The short description is that shellac is made from crushed bug stuff, mixed with denatured alcohol to make a finish for furniture.  It’s been around a long time, and it’s been used in fountain pens from the early days.  You find it all over the place under different names, like “confectioners glaze”.  Yup, it’s used as a coating on candy. (if you don’t believe me, look it up!)

Pen people use it for all kinds of things like attaching sacs (sold as “sac cement”), securing sections and other things that you don’t want to move, stuff like that.  It’s used because it’s reversible.  Heat will soften it at around 103F, it’s not bothered by water (and therefore ink, which is why it’s used to attach sacs) and it can be removed easily with denatured alcohol… and it’s cheap.  A half pint can bought at a hardware or paint store will cost something like $4-$5.
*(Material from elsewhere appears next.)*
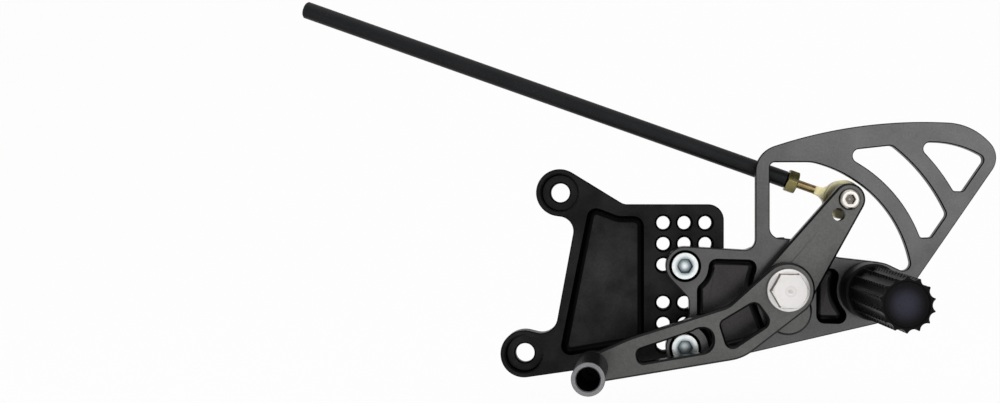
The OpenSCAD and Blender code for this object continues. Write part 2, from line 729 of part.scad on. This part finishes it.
// TOE PEG
module toe_peg() {
    r = toe_d / 2;
    bore_r = toe_bore_d / 2;
    edge = 0.4;
    end = lever_face + toe_len;
    color("#2a2a2e") upright() translate([toe[0], toe[1], 0]) rotate_extrude() polygon(concat(
        [[m6_d / 2 + bolt_play, lever_face], [r, lever_face]],
        [for (a = [0:30:90]) [r - edge + edge * cos(a), end - edge + edge * sin(a)]],
        [[bore_r + edge, end], [bore_r, end - edge]],
        [[bore_r, lever_face + toe_floor], [m6_d / 2 + bolt_play, lever_face + toe_floor]]
    ));
}
module toe_peg_bolt() {
    color("#3c3c40") upright() socket_bolt(toe, lever_face + toe_floor, toe_bore_d - 0.6, 5,
        m6_d, lever_face, m6_thread_d, arm_face + 0.2, 4);
}

// ROD END AND LINKAGE ROD
// Local frame of the rod: origin at the ball's centre, x along the rod to its free end, z outwards
module along_rod() {
    upright() translate([ball[0], ball[1], rod_axis]) rotate([0, 0, rod_angle]) children();
}
module rod_end_bolt() {
    seat = arm_face - rod_end_head_sink;
    top = seat + 3.2;
    end = rod_axis - ball_w / 2 - m6_nut_t;
    head_r = m6_head_d / 2;
    color("#cfcac6") upright() difference() {
        turned(ball, [
            [0, end], [m6_d / 2, end], [m6_d / 2, seat],
            [head_r, seat], [head_r, top - 1.2], [head_r - 0.5, top - 0.5], [head_r - 1.3, top], [0, top]
        ]);
        hex_at(ball, seat + 1, top + over, 4);
    }
}
module rod_end_spacer() {
    color("#b8b4a8") upright() difference() {
        rod_at(ball, rod_axis + ball_w / 2, arm_back, spacer_d);
        rod_at(ball, rod_axis, arm_back + over, m6_d + 2 * thread_play);
    }
}
module rod_end_ball() {
    color("#c9c9c6") along_rod() difference() {
        intersection() {
            sphere(d = ball_d);
            translate([0, 0, -ball_w / 2]) cylinder(d = ball_d + 2, h = ball_w);
        }
        translate([0, 0, -ball_w]) cylinder(d = m6_d + 2 * thread_play, h = 2 * ball_w);
    }
}
module rod_end_nut() {
    back = rod_axis - ball_w / 2 - m6_nut_t;
    color("#c9c08a") upright() difference() {
        translate([ball[0], ball[1], back]) hex_blank(m6_nut_af, m6_nut_t);
        rod_at(ball, back - over, back + m6_nut_t + over, m6_d + 2 * thread_play);
    }
}
race_w = eye_w + 0.2;
module rod_end_race() {
    color("#8f7d5a") along_rod() difference() {
        translate([0, 0, -race_w / 2]) cylinder(d = race_d, h = race_w);
        sphere(d = ball_d + 2 * run_play);
    }
}
module rod_end_eye() {
    flare_w = 4.4;
    flare_end = eye_d / 2 + 4.4;
    fillet = 6;
    neck_side = neck_d / 2 + fillet;
    fillet_x = sqrt(pow(eye_d / 2 + fillet + touch, 2) - pow(neck_side, 2));
    color("#cfc795") along_rod() difference() {
        union() {
            translate([0, 0, -eye_w / 2]) cylinder(d = eye_d, h = eye_w);
            translate([0, 0, -flare_w / 2]) linear_extrude(flare_w) flat([
                [0, 0, eye_d / 2],
                [fillet_x, -neck_side, -fillet],
                [flare_end, -neck_d / 2 + 0.5, 0.5],
                [flare_end, neck_d / 2 - 0.5, 0.5],
                [fillet_x, neck_side, -fillet]
            ]);
            translate([eye_d / 2 - 1, 0, 0]) rotate([0, 90, 0]) cylinder(d = neck_d, h = neck_len - eye_d / 2 + 1);
            translate([neck_len, 0, 0]) rotate([0, 90, 0])
                cylinder(d = m6_thread_d, h = jam_nut_t + rod_bore_depth - 6);
        }
        translate([0, 0, -eye_w]) cylinder(d = race_d, h = 2 * eye_w);
    }
}
module jam_nut() {
    color("#c4bb82") along_rod() translate([neck_len, 0, 0]) rotate([0, 90, 0]) difference() {
        hex_blank(jam_nut_af, jam_nut_t);
        translate([0, 0, -over]) cylinder(d = m6_tap_d, h = jam_nut_t + 2 * over);
    }
}
module shift_rod() {
    edge = 0.6;
    color("#1b1d1f") along_rod() translate([neck_len + jam_nut_t, 0, 0]) rotate([0, 90, 0]) difference() {
        rotate_extrude() polygon([
            [0, 0], [rod_d / 2 - edge, 0], [rod_d / 2, edge],
            [rod_d / 2, rod_len - edge], [rod_d / 2 - edge, rod_len], [0, rod_len]
        ]);
        translate([0, 0, -over]) cylinder(d = m6_tap_d, h = rod_bore_depth + over);
        translate([0, 0, rod_len - rod_bore_depth]) cylinder(d = m6_tap_d, h = rod_bore_depth + over);
    }
}

base_plate();
side_plate();
plate_bolt_upper();
plate_bolt_lower();
foot_peg();
foot_peg_washer();
foot_peg_bolt();
pivot_bolt();
pivot_sleeve();
pivot_bush_back();
pivot_bush_front();
shift_arm();
shift_lever();
arm_dowel_top();
arm_dowel_front();
arm_dowel_rear();
toe_peg();
toe_peg_bolt();
rod_end_bolt();
rod_end_spacer();
rod_end_ball();
rod_end_nut();
rod_end_race();
rod_end_eye();
jam_nut();
shift_rod();
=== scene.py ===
import math
import bmesh
import bpy
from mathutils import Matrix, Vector


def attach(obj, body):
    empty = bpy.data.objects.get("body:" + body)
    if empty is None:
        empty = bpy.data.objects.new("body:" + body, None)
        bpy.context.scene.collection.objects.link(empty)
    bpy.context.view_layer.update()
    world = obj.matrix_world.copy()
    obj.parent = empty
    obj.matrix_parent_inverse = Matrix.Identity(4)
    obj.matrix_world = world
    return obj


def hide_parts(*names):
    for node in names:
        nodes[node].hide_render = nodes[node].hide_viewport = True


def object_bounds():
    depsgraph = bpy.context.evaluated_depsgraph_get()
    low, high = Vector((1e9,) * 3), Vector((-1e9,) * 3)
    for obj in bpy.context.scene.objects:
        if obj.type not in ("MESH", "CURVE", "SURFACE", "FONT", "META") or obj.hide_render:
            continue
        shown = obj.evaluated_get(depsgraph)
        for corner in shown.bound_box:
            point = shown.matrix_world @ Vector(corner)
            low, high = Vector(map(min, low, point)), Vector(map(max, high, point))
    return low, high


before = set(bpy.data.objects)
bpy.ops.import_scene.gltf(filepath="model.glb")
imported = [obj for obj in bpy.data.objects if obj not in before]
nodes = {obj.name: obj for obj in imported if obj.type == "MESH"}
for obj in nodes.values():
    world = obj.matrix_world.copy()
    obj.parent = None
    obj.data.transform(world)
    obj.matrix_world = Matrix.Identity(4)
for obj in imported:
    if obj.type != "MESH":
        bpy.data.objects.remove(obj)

cad_box = [list(corner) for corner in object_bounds()]


# Base plate: milled from 8 mm aluminium plate, blasted and black anodised, its edges broken by
# a small chamfer. The front face is painted a dark grey for its satin sheen, the milled walls and
# fillets are painted black for shade, and the pocket's floor is a shade greyer.
def linear(hex_colour):
    """Turns an sRGB hex colour into the linear colour that the shader works in."""
    parts = [int(hex_colour[i:i + 2], 16) / 255 for i in (1, 3, 5)]
    return [c / 12.92 if c <= 0.04045 else ((c + 0.055) / 1.055) ** 2.4 for c in parts] + [1.0]


def put(tree, kind, settings=None, links=None):
    """Adds a node, sets its attributes or its sockets, and links its sockets from others."""
    node = tree.nodes.new("ShaderNode" + kind)
    for name, value in (settings or {}).items():
        if isinstance(name, str) and hasattr(node, name):
            setattr(node, name, value)
        else:
            node.inputs[name].default_value = value
    for name, source in (links or {}).items():
        tree.links.new(source, node.inputs[name])
    return node


def new_material(name):
    """An empty node material and its tree."""
    material = bpy.data.materials.new(name)
    material.use_nodes = True
    material.node_tree.nodes.clear()
    return material, material.node_tree


def face_share(tree, place, facing):
    """How far a surface faces out of the plate or back: 0 on its walls, 1 on its faces. The
    share rises while the normal's part along Y runs through the range facing."""
    low, high = facing
    lean = put(tree, "SeparateXYZ", links={0: place.outputs["Normal"]})
    upright = put(tree, "Math", {"operation": "ABSOLUTE"}, {0: lean.outputs["Y"]})
    share = put(tree, "MapRange", {"From Min": low, "From Max": high},
                {"Value": upright.outputs[0]})
    return share.outputs[0]


def by_radius(tree, place, centre, rings):
    """A colour for each distance from an axis along Y: centre and rings' radii are in mm."""
    outer_mm = rings[-1][0]
    across = put(tree, "Mapping",
                 {"Location": (-centre[0] / 1000, 0, -centre[1] / 1000), "Scale": (1, 0, 1)},
                 {"Vector": place.outputs["Object"]})
    radius = put(tree, "VectorMath", {"operation": "LENGTH"}, {0: across.outputs[0]})
    reach = put(tree, "Math", {"operation": "MULTIPLY", 1: 1000 / outer_mm},
                {0: radius.outputs["Value"]})
    ramp = put(tree, "ValToRGB", links={"Fac": reach.outputs[0]})
    stops = ramp.color_ramp.elements
    stops.remove(stops[1])
    stops[0].color = linear(rings[0][1])
    for radius_mm, colour in rings[1:]:
        stops.new(radius_mm / outer_mm).color = linear(colour)
    return ramp.outputs["Color"]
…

Now the fun stuff.  Some people insist that for pen repair, you have to mix your own shellac, a 2 lb cut being preferable.  Then some say that you have to use a certain grade or type of dried shellac is necessary. There was a time when I bought the fancy stuff at $10 for a little bottle, and $15 for a larger one.  I can attest to the fact that it does stick well.  It certainly worked to shellac the table cloth to the table at a pen show a few years ago.  (ask me when you see me about that story)

But I abandoned the fancy stuff a few years ago.  The truth is that I have never really found that much of a difference between the fancy stuff that you mix yourself and the basic Zinsser shellac from a can.   The cheap stuff works, sacs stick.   I do use both orange and blond shellac, the later for demonstrator 51 hoods so that the shellac doesn’t show up, and mix them on occasion.  But I simply couldn’t justify the extra expense for the fancy “sac cement.”
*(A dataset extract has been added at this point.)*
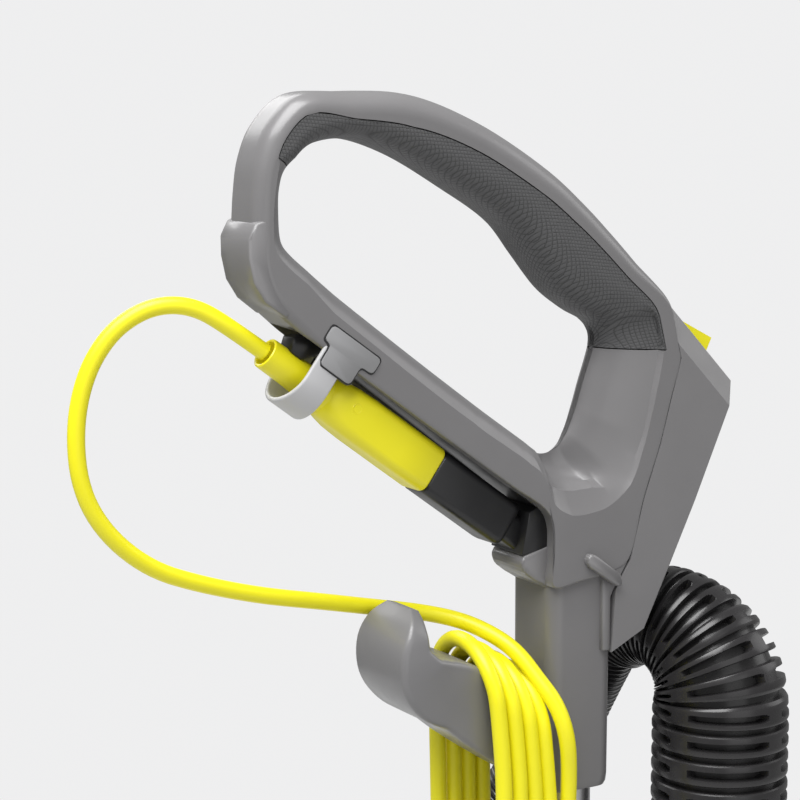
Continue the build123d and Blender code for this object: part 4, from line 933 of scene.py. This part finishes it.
def slotted_sleeve():
    """Broad bands parted by narrow grooves, with four bridged slots round the middle of each band."""
    fine = sleeve_line(1200)
    length = np.linalg.norm(np.diff(fine, axis=0), axis=1).sum()
    steps = np.linspace(0, length, len(fine))
    starts = [0.0]
    while starts[-1] < length:
        starts.append(starts[-1] + float(np.interp(starts[-1], *BAND_PITCH)))
    starts = [start * length / starts[-1] for start in starts]
    rings, around = [], 144
    tangents = np.gradient(fine, axis=0)
    tangents /= np.linalg.norm(tangents, axis=1)[:, None]
    u = np.array([-ARCH_WAY[1], ARCH_WAY[0], 0])

    def ring(at, radii):
        place = np.array([np.interp(at, steps, fine[:, k]) for k in range(3)])
        way = np.array([np.interp(at, steps, tangents[:, k]) for k in range(3)])
        v = np.cross(way / np.linalg.norm(way), u)
        angles = np.linspace(0, 2 * math.pi, around, endpoint=False)
        return [place + r * (math.cos(a) * u + math.sin(a) * v) for r, a in zip(radii, angles)]

    rings.append(ring(0, [HOSE_BORE] * around))
    for start, end in zip(starts, starts[1:]):
        for at, depth, cut in BAND:
            place = start + at * (end - start)
            crown = np.interp(place, *SLEEVE_R) - depth
            radii = []
            for j in range(around):
                off = abs((360 * j / around - SLOT_AT + SLOT_EVERY / 2) % SLOT_EVERY - SLOT_EVERY / 2)
                radii.append(crown - (SLOT_DEPTH if cut and off < SLOT_SPAN * cut else 0))
            rings.append(ring(place, radii))
    rings.append(ring(length, [HOSE_BORE] * around))
    return loft_rings("bend_sleeve", rings, HOSE_LOOK, close_ends=False, sharp=30)


bend_sleeve = slotted_sleeve()
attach(bend_sleeve, "upper")
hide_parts("hose_bend_sleeve")

# ---- tie round the hank -------------------------------------------------------------------------------
def tie_mesh():
    """A strap wrapped round the near runs of the hank, with its free end lying over itself."""
    mid_x, mid_y, thick = -25.2, 61.0, 1.1
    outline = rounded_rect(5.2, 20.4, 4.6, 6)
    rings = [[(mid_x + x + grow * np.sign(x), mid_y + y + grow * np.sign(y), z) for x, y in outline]
             for z, grow in ((600, 0.0), (600.4, 0.5), (619.6, 0.5), (620, 0.0),
                             (619.8, -thick), (600.2, -thick))]
    verts = [p for ring in rings for p in ring]
    strap = mesh_piece("strap", verts, grid_faces(len(rings), len(outline), True, True), STRAP_LOOK)
    end = plate("strap_end", [(48, 602), (72, 602), (73, 603), (73, 617), (72, 618), (48, 618)], -31.6, -30.7,
                STRAP_LOOK, bevel=0.3)
    return join("hank_tie", [strap, end])


hank_tie = tie_mesh()
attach(hank_tie, "upper")
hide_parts("cord_tie")

# ---- materials of the CAD pieces that stay ------------------------------------------------------------
LOOKS = {
    "head_front_cover": (COVER, 0.7), "cable_hook_lower": (SLEEVE_LOOK, 1.2),
    "power_switch": (ACCENT, 0.6), "switch_module": (BLACK, 0.5), "switch_pin": (STEEL, 0.2),
    "inlet_pins": (BRASS, 0.2), "mains_plug": (BLACK, 0.8), "plug_pins": (BRASS, 0.4),
    "stem_tube": (ALUMINIUM, 0.0), "tube_socket": (BLACK, 1.0), "body_housing": (BODY_LOOK, 0.6),
    "exhaust_grille": (BLACK, 0.4), "suction_motor": (PRESSED, 0.6), "motor_filter": (FILTER_LOOK, 0.6),
    "dust_bag": (BAG_LOOK, 0.0), "door_hinge_pin": (STEEL, 0.3), "bag_door": (DOOR_LOOK, 0.8),
    "door_latch": (ACCENT, 0.5), "hose_port_cuff": (BLACK, 0.8), "wand_cuff": (BLACK, 1.0),
    "suction_wand": (CHROME, 0.3), "wand_clips": (BLACK, 0.8), "accessory_holder": (BLACK, 1.0),
    "crevice_tool": (BLACK, 0.8), "pivot_yoke": (BLACK, 1.2), "base_chassis": (BLACK, 0.6),
    "base_cover": (BASE_LOOK, 0.8), "bumper": (RUBBER, 1.2), "pivot_pins": (STEEL, 0.6),
    "air_duct": (BLACK, 0.4),
    "brush_motor": (PRESSED, 0.8), "drive_belt": (RUBBER, 0.2), "roller_bearings": (STEEL, 0.3),
    "axles": (STEEL, 0.3), "brush_roller": (BLACK, 0.4), "brush_bristles": (BRISTLE_LOOK, 0.0),
    "motor_pulley": (STEEL, 0.3), "wheel_left": (BLACK, 0.6), "wheel_right": (BLACK, 0.6),
    "tyre_left": (TYRE, 1.0), "tyre_right": (TYRE, 1.0), "front_roller_left": (RUBBER, 0.8),
    "front_roller_right": (RUBBER, 0.8), "tilt_pedal": (ACCENT, 1.0), "height_knob": (ACCENT, 0.8),
    "fan_rotor": (CAST, 0.3),
}
for name, (material, width) in LOOKS.items():
    node = nodes[name]
    node.data.materials.clear()
    node.data.materials.append(material)
    if width:
        thin = node.modifiers.new("flat_faces", "DECIMATE")
        thin.decimate_type, thin.angle_limit = "DISSOLVE", math.radians(1)
        add_bevel(node, width, 3, 30)

# ---- floor, backdrop and lights -----------------------------------------------------------------------
FLOOR_LOOK = Look("floor", (0.22, 0.22, 0.221), 0.75, specular=0.1)
FLOOR_LOOK.shader.inputs["Emission Color"].default_value = (1, 1, 1, 1)
FLOOR_LOOK.shader.inputs["Emission Strength"].default_value = 0.62
FLOOR_LOOK.vary(0.7, 0.004)
FLOOR_LOOK.rough(3, 0.72, 0.78)
FLOOR_R = 2100.0
floor = mesh_piece("floor", [(FLOOR_R * math.cos(a), FLOOR_R * math.sin(a), -0.2)
                             for a in np.linspace(0, 2 * math.pi, 96, endpoint=False)],
                   [tuple(range(96))], FLOOR_LOOK.material, smooth=False)

world = bpy.data.worlds.new("studio")
world.use_nodes = True
tree = world.node_tree
seen, lit = tree.nodes["Background"], tree.nodes.new("ShaderNodeBackground")
seen.inputs["Color"].default_value = (0.86, 0.86, 0.865, 1)
lit.inputs["Color"].default_value = (1, 1, 1, 1)
lit.inputs["Strength"].default_value = 0.30
path, mix = tree.nodes.new("ShaderNodeLightPath"), tree.nodes.new("ShaderNodeMixShader")
tree.links.new(path.outputs["Is Camera Ray"], mix.inputs[0])
tree.links.new(lit.outputs[0], mix.inputs[1])
tree.links.new(seen.outputs[0], mix.inputs[2])
tree.links.new(mix.outputs[0], tree.nodes["World Output"].inputs["Surface"])
bpy.context.scene.world = world


def soft_light(name, place, aim, size, power):
    """A large soft studio light, in metres and watts."""
    light = bpy.data.lights.new(name, "AREA")
    light.shape, light.size, light.size_y, light.energy = "RECTANGLE", size[0], size[1], power
    obj = link(bpy.data.objects.new(name, light))
    obj.location = place
    obj.rotation_euler = (Vector(aim) - Vector(place)).to_track_quat("-Z", "Y").to_euler()
    return obj


AIM = (0, 0.1, 1.0)
soft_light("top_light", (-0.5, 0.9, 2.9), AIM, (1.8, 1.8), 88)
soft_light("fill_light", (-2.2, 0.2, 1.3), AIM, (1.6, 2.0), 7)
soft_light("front_light", (-0.6, -2.2, 1.9), AIM, (1.4, 1.4), 9)
soft_light("rim_light", (1.7, 0.2, 2.2), AIM, (1.2, 1.2), 13)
But the real clincher for me was when I paid a visit to the Sheaffer Service Center in Ft. Madison with Richard Binder back in 2008.  There on the floor, tucked behind the fountain pen repair station was…  a gallon can of your basic hardware store variety Zinsser orange shellac.  I figured that they had done a few more pen repairs than I have over the years, and if they thought it was the stuff to use, I needn’t argue.